• **PROBLEM DETAILS**
Each entry in the listing below should be restated word for word.

• **INFORMATION SUPPLIED**
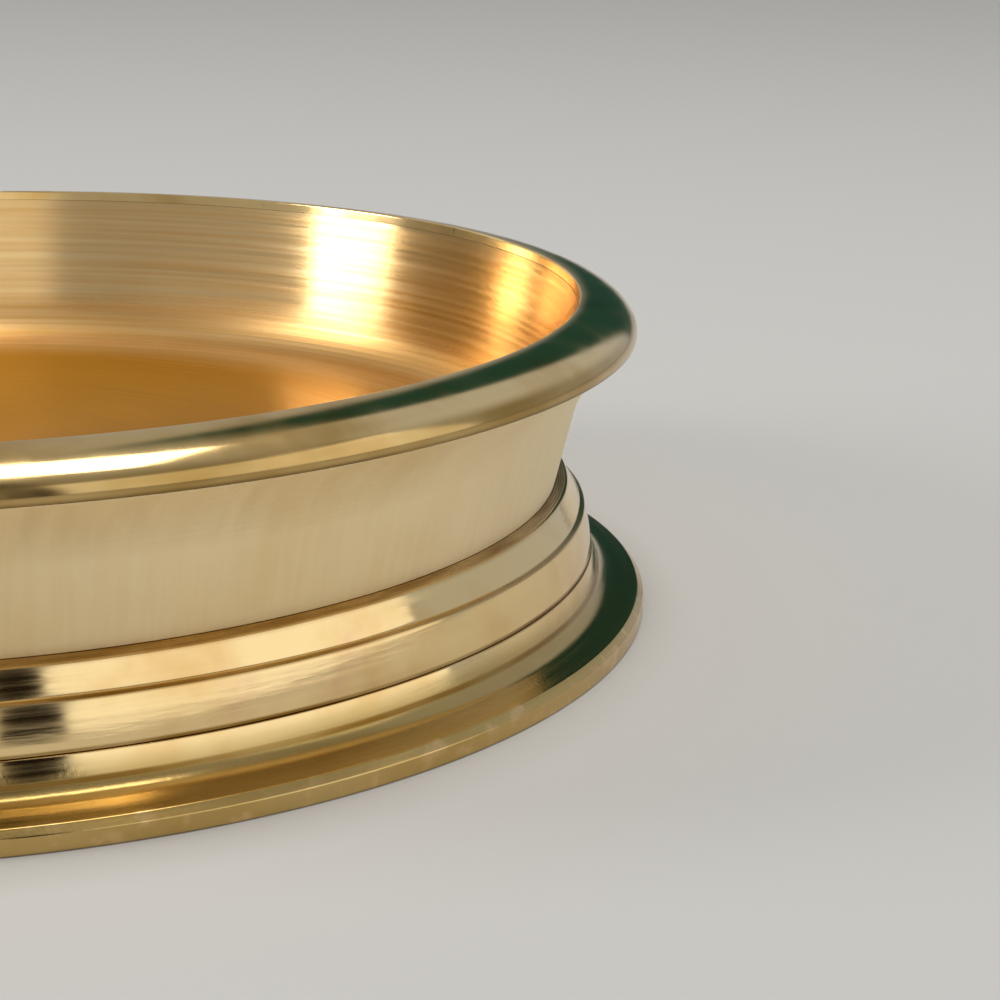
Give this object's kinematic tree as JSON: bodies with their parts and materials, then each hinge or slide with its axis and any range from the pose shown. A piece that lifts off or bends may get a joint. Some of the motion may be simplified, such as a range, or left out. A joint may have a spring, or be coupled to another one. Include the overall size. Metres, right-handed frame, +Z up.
{
  "type": "urli bowl",
  "caption": "Shallow round brass bowl with a flared polished lip, plain neck, stepped collar and wide flat foot, for floating flowers or as a serving bowl.",
  "frame": {"origin": "centre of the foot's resting face, on the table, under the bowl's axis", "axes": "+Z up along the bowl's axis of revolution; X and Y lie between the screws under the foot"},
  "size_m": [0.3, 0.3, 0.0647],
  "materials": {
    "satin_brass": "satin brass, turned with fine circumferential lines",
    "polished_brass": "mirror-polished turned brass",
    "fastener_brass": "plain machined brass screw, slightly dull"
  },
  "bodies": {
    "root": {"bowl_shell": "satin_brass", "rim_ring": "polished_brass", "stepped_collar": "polished_brass", "foot_ring": "polished_brass", "foot_screw_1": "fastener_brass", "foot_screw_2": "fastener_brass", "foot_screw_3": "fastener_brass", "foot_screw_4": "fastener_brass"}
  },
  "joints": []
}
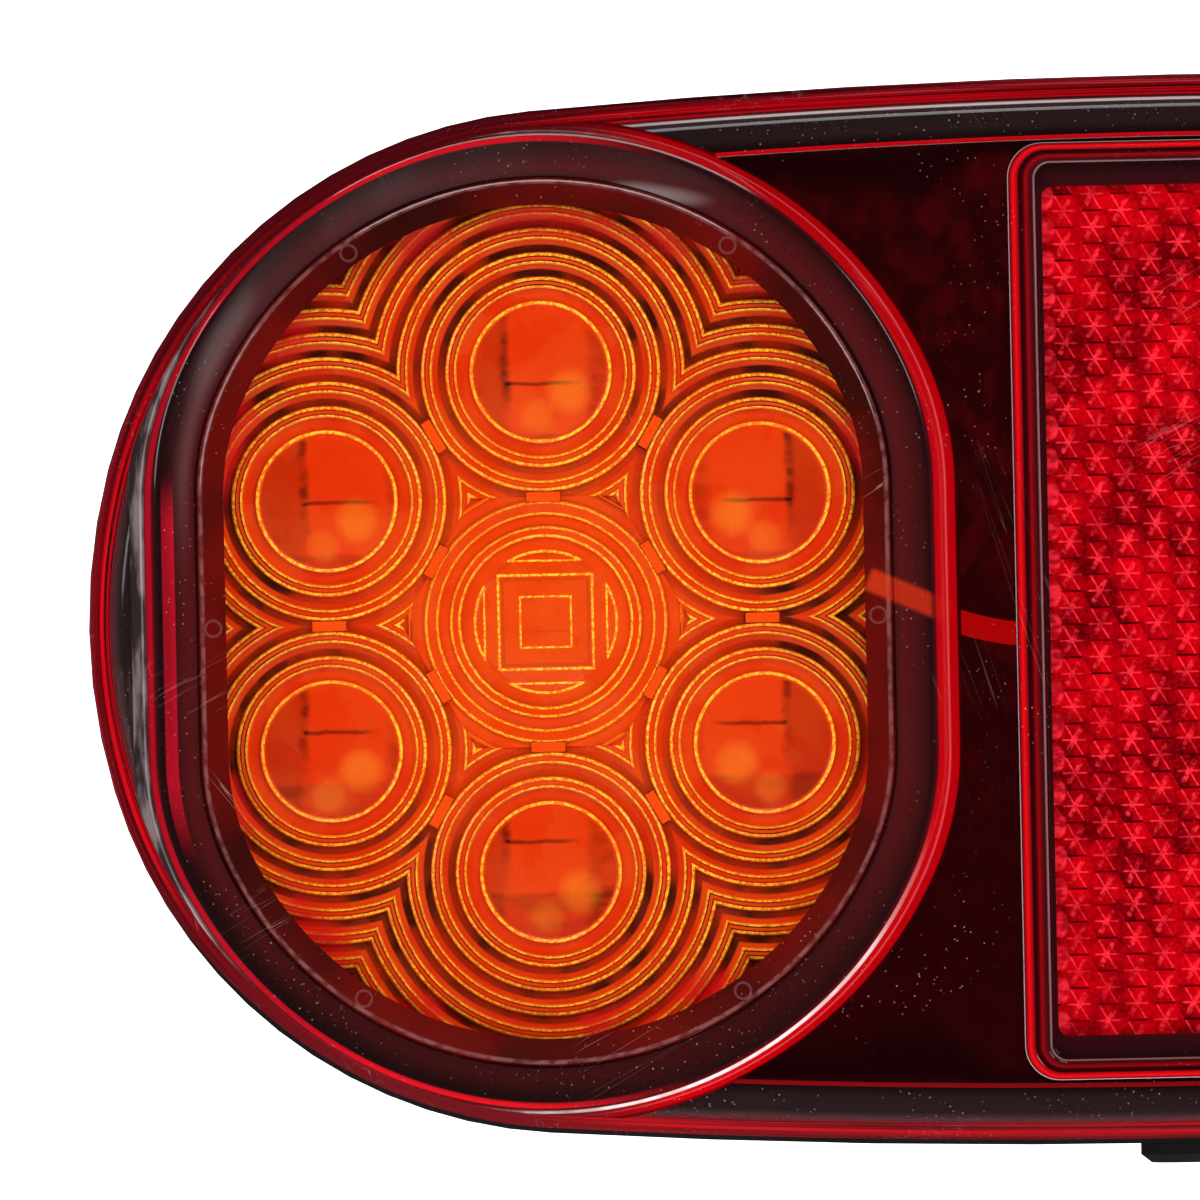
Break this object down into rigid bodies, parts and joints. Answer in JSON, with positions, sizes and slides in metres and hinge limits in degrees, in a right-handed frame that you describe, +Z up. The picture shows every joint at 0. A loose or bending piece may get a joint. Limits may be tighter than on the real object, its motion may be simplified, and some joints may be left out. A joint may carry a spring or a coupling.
{
  "type": "trailer tail light",
  "caption": "Sealed oval LED trailer lamp with an amber turn module, a red reflex reflector and a red stop and tail module on a black stud-mounted base.",
  "frame": {"origin": "centre of the back mounting face", "axes": "+Y out of the back face towards the vehicle, -Y the way the lamp shines, +X the lamp's right as seen from in front, +Z up"},
  "size_m": [0.2082, 0.0556, 0.1037],
  "materials": {
    "black_plastic": "satin",
    "foam": "matte",
    "sealant": "satin",
    "red_lens": "clear gloss",
    "red_cap": "clear gloss",
    "amber_lens": "clear gloss",
    "amber_optic": "clear gloss",
    "red_optic": "clear gloss",
    "dark_bezel": "satin",
    "board": "satin",
    "led_clear": "clear gloss",
    "resistor": "satin",
    "black_epoxy": "satin",
    "red_reflector": "clear gloss",
    "white_plastic": "satin",
    "zinc_steel": "bright zinc",
    "brass": "satin",
    "wire_red": "satin",
    "wire_white": "satin",
    "wire_green": "satin",
    "wire_brown": "satin",
    "rubber": "matte"
  },
  "bodies": {
    "root": {"base_housing": "black_plastic", "foam_gasket": "foam", "sealant_bead": "sealant", "outer_lens": "red_lens", "turn_lens": "amber_lens", "turn_optic": "amber_optic", "turn_bezel": "dark_bezel", "turn_led_board": "board", "turn_leds": "led_clear", "turn_resistors": "resistor", "turn_board_screws": "zinc_steel", "stop_lens": "red_cap", "stop_optic": "red_optic", "stop_bezel": "dark_bezel", "stop_led_board": "board", "stop_leds": "led_clear", "stop_resistors": "resistor", "stop_board_screws": "zinc_steel", "polarity_diodes": "black_epoxy", "reflex_reflector": "red_reflector", "reflector_backing": "white_plastic", "terminal_block": "white_plastic", "terminal_screws": "zinc_steel", "terminal_clamps": "brass", "turn_feed_wire": "wire_red", "turn_earth_wire": "wire_white", "stop_feed_wire": "wire_green", "tail_feed_wire": "wire_brown", "stop_earth_wire": "wire_white", "stud_left": "zinc_steel", "stud_right": "zinc_steel", "cable_grommet": "rubber", "vent_plug": "black_plastic"}
  },
  "joints": []
}
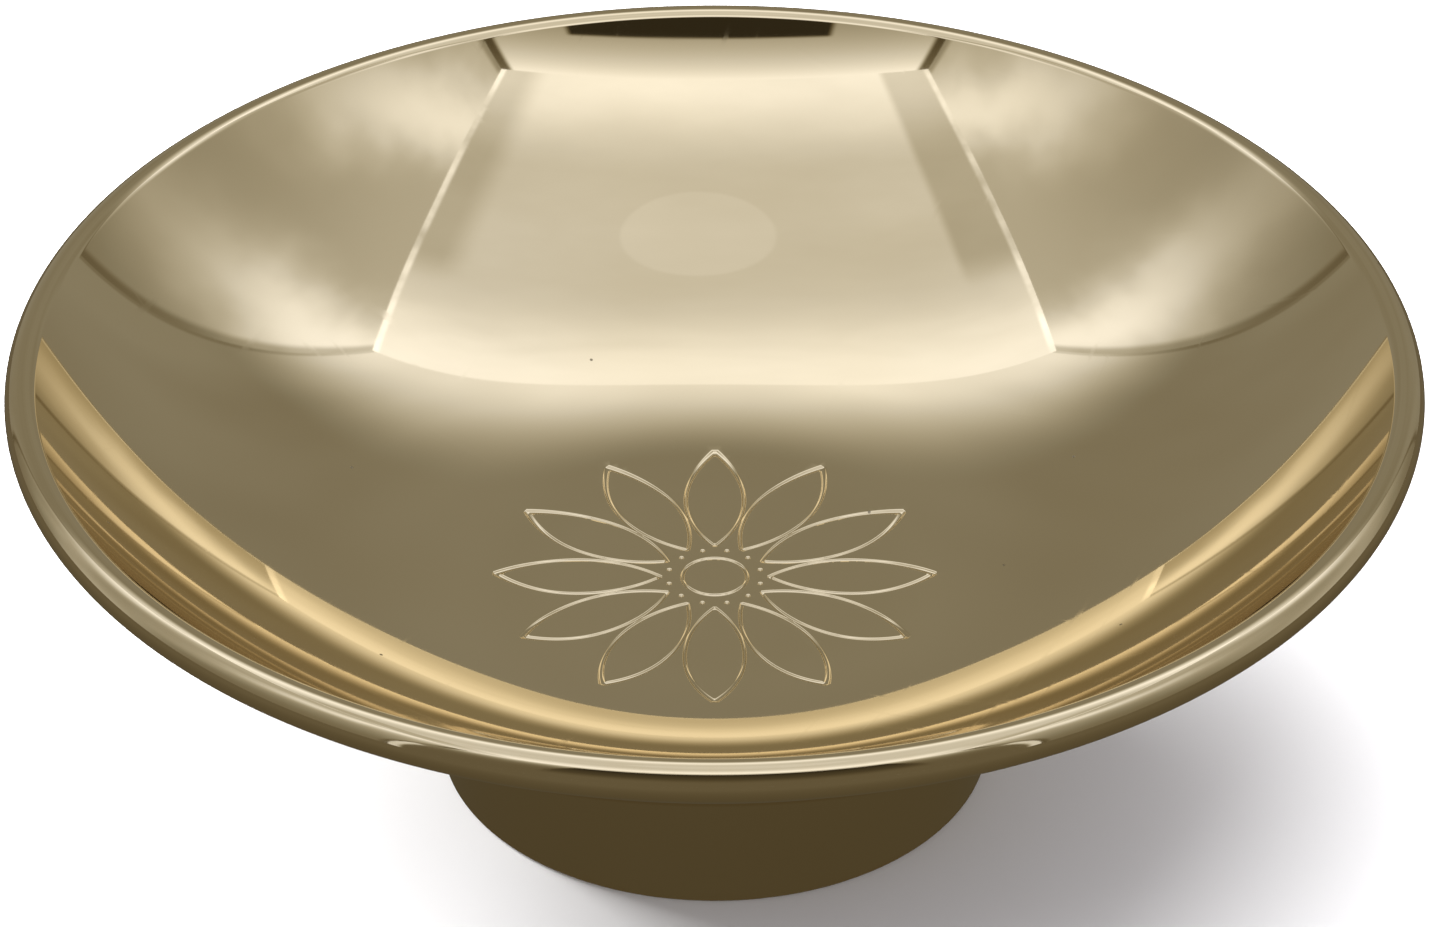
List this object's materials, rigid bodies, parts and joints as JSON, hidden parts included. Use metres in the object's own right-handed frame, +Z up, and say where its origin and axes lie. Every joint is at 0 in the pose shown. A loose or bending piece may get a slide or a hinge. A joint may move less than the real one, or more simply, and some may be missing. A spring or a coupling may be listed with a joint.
{
  "type": "footed sake cup",
  "caption": "Shallow footed ceremonial sake cup in polished pale-gold plated brass, with a round lip, an engraved flower on its floor and a plain foot ring.",
  "frame": {"origin": "middle of the circle that the foot ring stands on", "axes": "+Z up along the cup's axis, from the foot to the mouth; +X runs along the middle of one engraved petal"},
  "size_m": [0.09, 0.09, 0.03],
  "materials": {
    "gold_plate": "mirror-polished pale champagne-gold plating over brass, with fine polishing lines and light handling scratches"
  },
  "bodies": {
    "root": {"bowl": "gold_plate", "foot_ring": "gold_plate", "braze_seam": "gold_plate"}
  },
  "joints": []
}
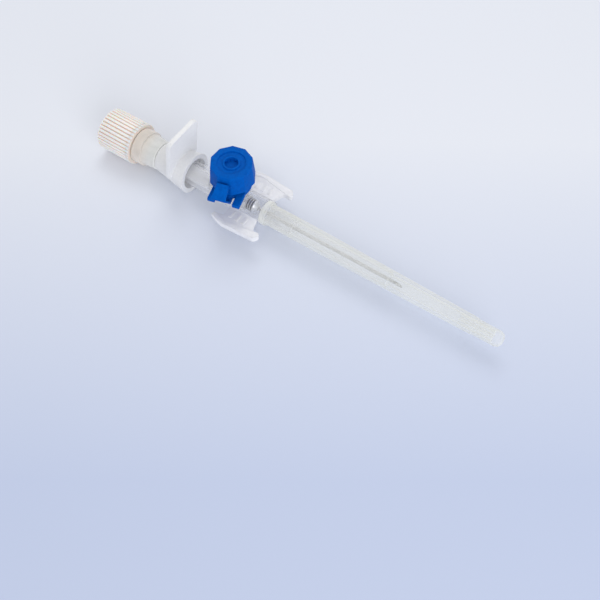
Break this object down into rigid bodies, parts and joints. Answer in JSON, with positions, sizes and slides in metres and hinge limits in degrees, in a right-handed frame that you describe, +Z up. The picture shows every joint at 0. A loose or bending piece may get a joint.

• **OUTPUT FOR THIS TASK**
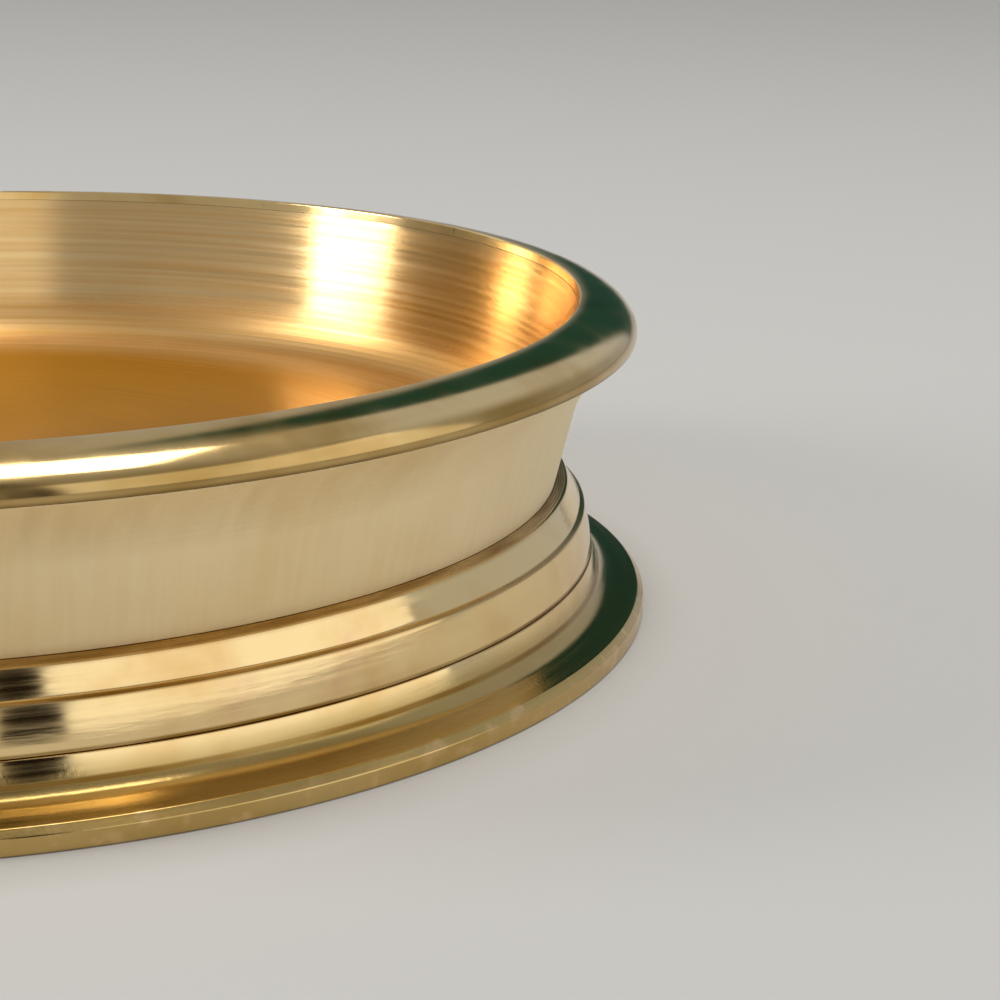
Give this object's kinematic tree as JSON: bodies with their parts and materials, then each hinge or slide with its axis and any range from the pose shown. A piece that lifts off or bends may get a joint. Some of the motion may be simplified, such as a range, or left out. A joint may have a spring, or be coupled to another one. Include the overall size. Metres, right-handed frame, +Z up.
{
  "type": "urli bowl",
  "caption": "Shallow round brass bowl with a flared polished lip, plain neck, stepped collar and wide flat foot, for floating flowers or as a serving bowl.",
  "frame": {"origin": "centre of the foot's resting face, on the table, under the bowl's axis", "axes": "+Z up along the bowl's axis of revolution; X and Y lie between the screws under the foot"},
  "size_m": [0.3, 0.3, 0.0647],
  "materials": {
    "satin_brass": "satin brass, turned with fine circumferential lines",
    "polished_brass": "mirror-polished turned brass",
    "fastener_brass": "plain machined brass screw, slightly dull"
  },
  "bodies": {
    "root": {"bowl_shell": "satin_brass", "rim_ring": "polished_brass", "stepped_collar": "polished_brass", "foot_ring": "polished_brass", "foot_screw_1": "fastener_brass", "foot_screw_2": "fastener_brass", "foot_screw_3": "fastener_brass", "foot_screw_4": "fastener_brass"}
  },
  "joints": []
}
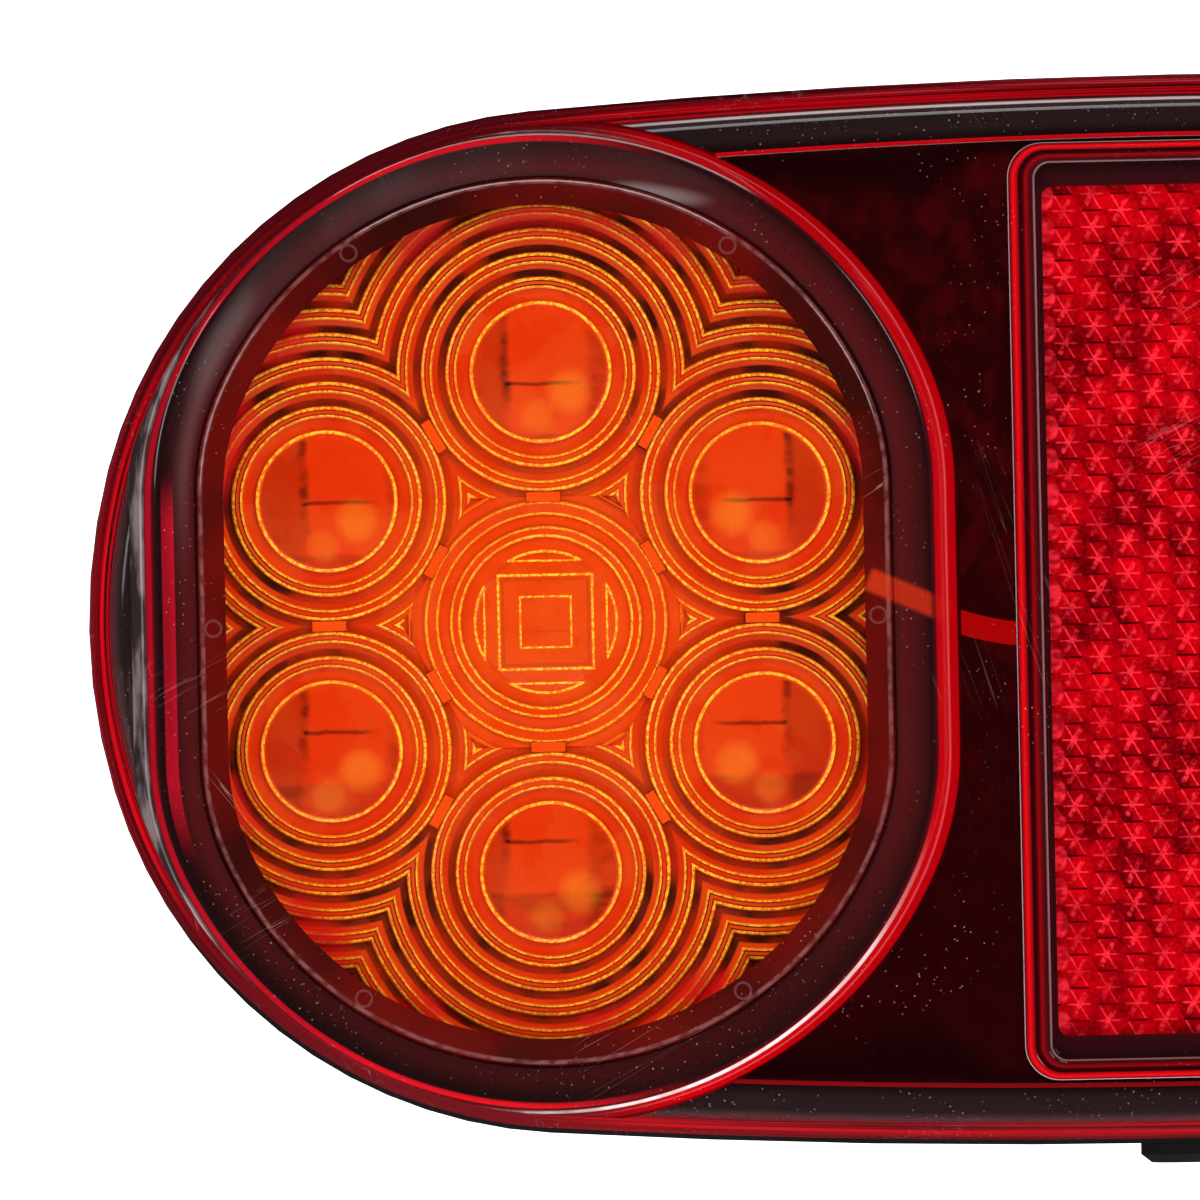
Break this object down into rigid bodies, parts and joints. Answer in JSON, with positions, sizes and slides in metres and hinge limits in degrees, in a right-handed frame that you describe, +Z up. The picture shows every joint at 0. A loose or bending piece may get a joint. Limits may be tighter than on the real object, its motion may be simplified, and some joints may be left out. A joint may carry a spring or a coupling.
{
  "type": "trailer tail light",
  "caption": "Sealed oval LED trailer lamp with an amber turn module, a red reflex reflector and a red stop and tail module on a black stud-mounted base.",
  "frame": {"origin": "centre of the back mounting face", "axes": "+Y out of the back face towards the vehicle, -Y the way the lamp shines, +X the lamp's right as seen from in front, +Z up"},
  "size_m": [0.2082, 0.0556, 0.1037],
  "materials": {
    "black_plastic": "satin",
    "foam": "matte",
    "sealant": "satin",
    "red_lens": "clear gloss",
    "red_cap": "clear gloss",
    "amber_lens": "clear gloss",
    "amber_optic": "clear gloss",
    "red_optic": "clear gloss",
    "dark_bezel": "satin",
    "board": "satin",
    "led_clear": "clear gloss",
    "resistor": "satin",
    "black_epoxy": "satin",
    "red_reflector": "clear gloss",
    "white_plastic": "satin",
    "zinc_steel": "bright zinc",
    "brass": "satin",
    "wire_red": "satin",
    "wire_white": "satin",
    "wire_green": "satin",
    "wire_brown": "satin",
    "rubber": "matte"
  },
  "bodies": {
    "root": {"base_housing": "black_plastic", "foam_gasket": "foam", "sealant_bead": "sealant", "outer_lens": "red_lens", "turn_lens": "amber_lens", "turn_optic": "amber_optic", "turn_bezel": "dark_bezel", "turn_led_board": "board", "turn_leds": "led_clear", "turn_resistors": "resistor", "turn_board_screws": "zinc_steel", "stop_lens": "red_cap", "stop_optic": "red_optic", "stop_bezel": "dark_bezel", "stop_led_board": "board", "stop_leds": "led_clear", "stop_resistors": "resistor", "stop_board_screws": "zinc_steel", "polarity_diodes": "black_epoxy", "reflex_reflector": "red_reflector", "reflector_backing": "white_plastic", "terminal_block": "white_plastic", "terminal_screws": "zinc_steel", "terminal_clamps": "brass", "turn_feed_wire": "wire_red", "turn_earth_wire": "wire_white", "stop_feed_wire": "wire_green", "tail_feed_wire": "wire_brown", "stop_earth_wire": "wire_white", "stud_left": "zinc_steel", "stud_right": "zinc_steel", "cable_grommet": "rubber", "vent_plug": "black_plastic"}
  },
  "joints": []
}
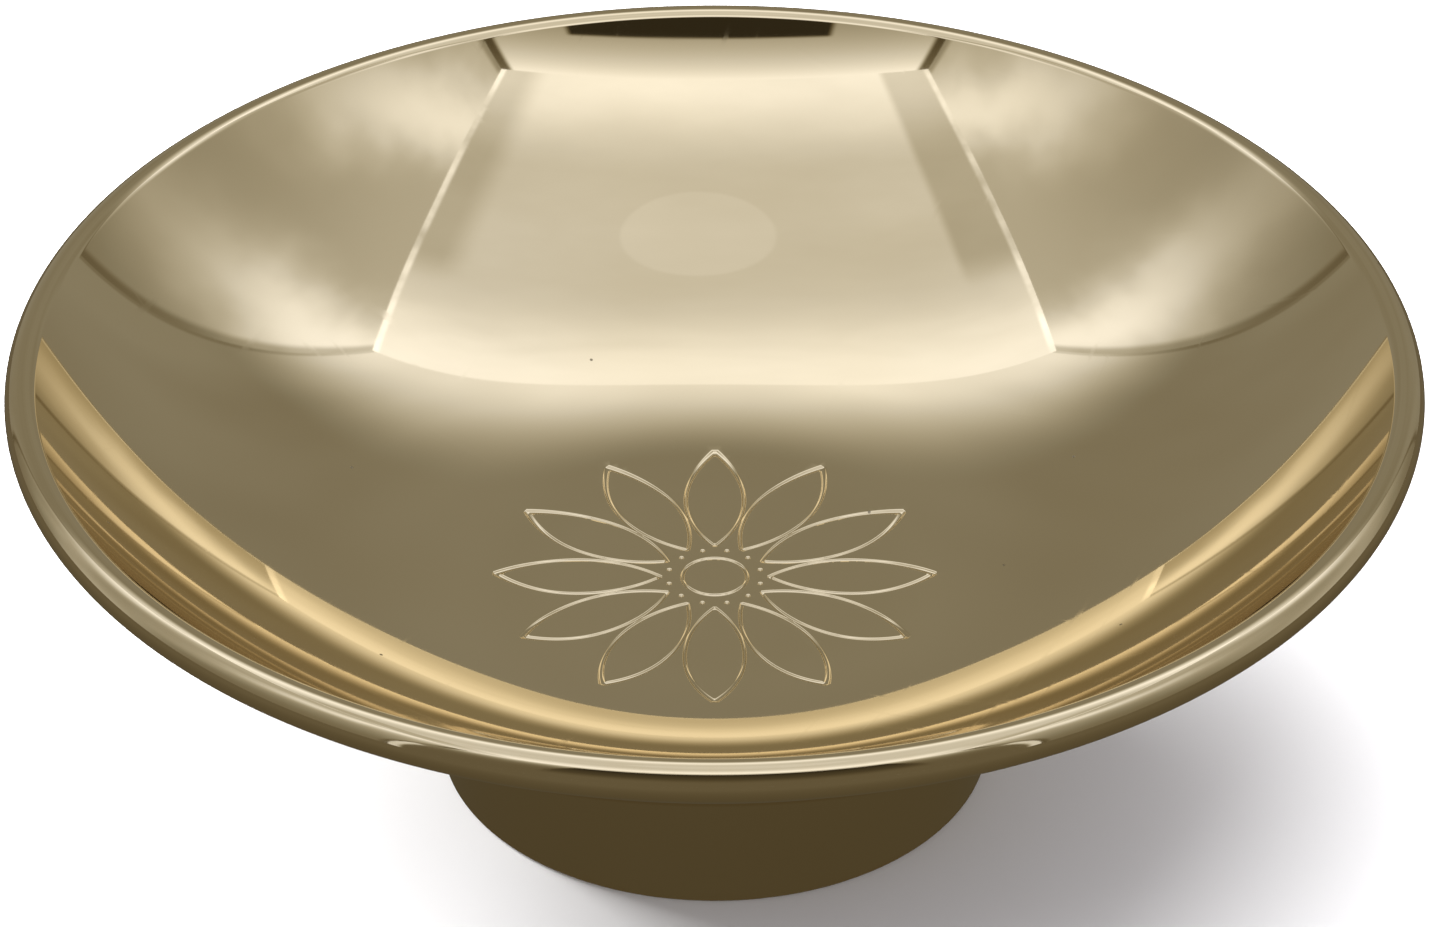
List this object's materials, rigid bodies, parts and joints as JSON, hidden parts included. Use metres in the object's own right-handed frame, +Z up, and say where its origin and axes lie. Every joint is at 0 in the pose shown. A loose or bending piece may get a slide or a hinge. A joint may move less than the real one, or more simply, and some may be missing. A spring or a coupling may be listed with a joint.
{
  "type": "footed sake cup",
  "caption": "Shallow footed ceremonial sake cup in polished pale-gold plated brass, with a round lip, an engraved flower on its floor and a plain foot ring.",
  "frame": {"origin": "middle of the circle that the foot ring stands on", "axes": "+Z up along the cup's axis, from the foot to the mouth; +X runs along the middle of one engraved petal"},
  "size_m": [0.09, 0.09, 0.03],
  "materials": {
    "gold_plate": "mirror-polished pale champagne-gold plating over brass, with fine polishing lines and light handling scratches"
  },
  "bodies": {
    "root": {"bowl": "gold_plate", "foot_ring": "gold_plate", "braze_seam": "gold_plate"}
  },
  "joints": []
}
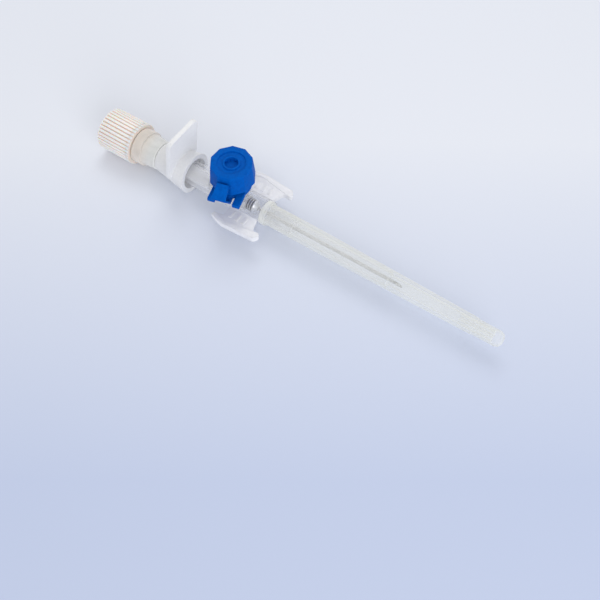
Break this object down into rigid bodies, parts and joints. Answer in JSON, with positions, sizes and slides in metres and hinge limits in degrees, in a right-handed frame that you describe, +Z up. The picture shows every joint at 0. A loose or bending piece may get a joint.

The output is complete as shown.